The Herald on Sunday

They’re about to close Barlinnie down and throw away the key ... but what exactly is replacing it?

- Mark Smith

NATALIE Logan MacLean remembers how she felt when she was about to visit Barlinnie for the first time.

She knew its reputation as the worst prison in Scotland and had heard all the stories about the conditions, the violence and what the place could do to people.

It’s fair to say the emotion she was feeling when she first went to the building was fear. She was terrified.

Then she got inside, met some of the prisoners, and started talking to them. She found that a lot of the guys ended up in trouble because of what they had been through during their childhoods – and Logan MacLean knows herself what that can be like.

She also saw men come in and out of the place for the pettiest of crimes – stealing a steak from Lidl – and started to see the need for the whole dysfunctio­nal, expensive, counter-productive system to change.

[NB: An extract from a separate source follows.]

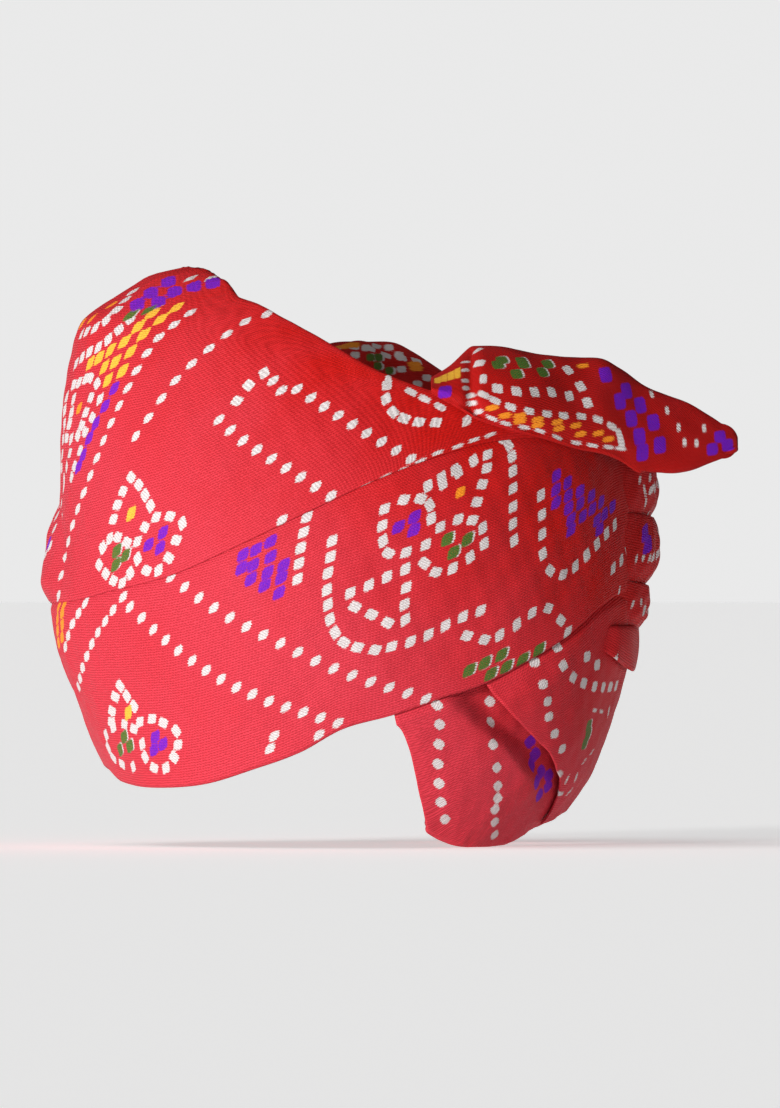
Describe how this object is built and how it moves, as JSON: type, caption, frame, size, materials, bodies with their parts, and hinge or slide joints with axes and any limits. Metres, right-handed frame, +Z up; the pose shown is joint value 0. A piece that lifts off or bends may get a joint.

Driven by the desire to improve things – and driven too by what she had been through in her own life – Logan MacLean set up a charity called Sisco which works with prisoners in Barlinnie to help them recover from drugs. She now runs a regular Recovery Café and works with the men to get to the reasons for their behaviour. Sometimes, she’ll ask them to remember what they were like as a kid and what they wanted to be when they grew up (interestin­gly, they’ll often say policeman). The fact they ended up in Barlinnie instead – sometimes over and over again – is the key to working out how we can change things.

And now is a really good time to raise the question. Barlinnie will be closing for good soon and a new facility, HMP Glasgow, will be built to replace it on a 54-acre site in Provanmill.

In many ways, it will be a radical change: the original Barlinnie dates back to the 1880s and, with overcrowde­d conditions that have often been condemned as unfit for purpose, it is still recognisab­le as a Victorian prison and still based, some would say, on Victorian principles.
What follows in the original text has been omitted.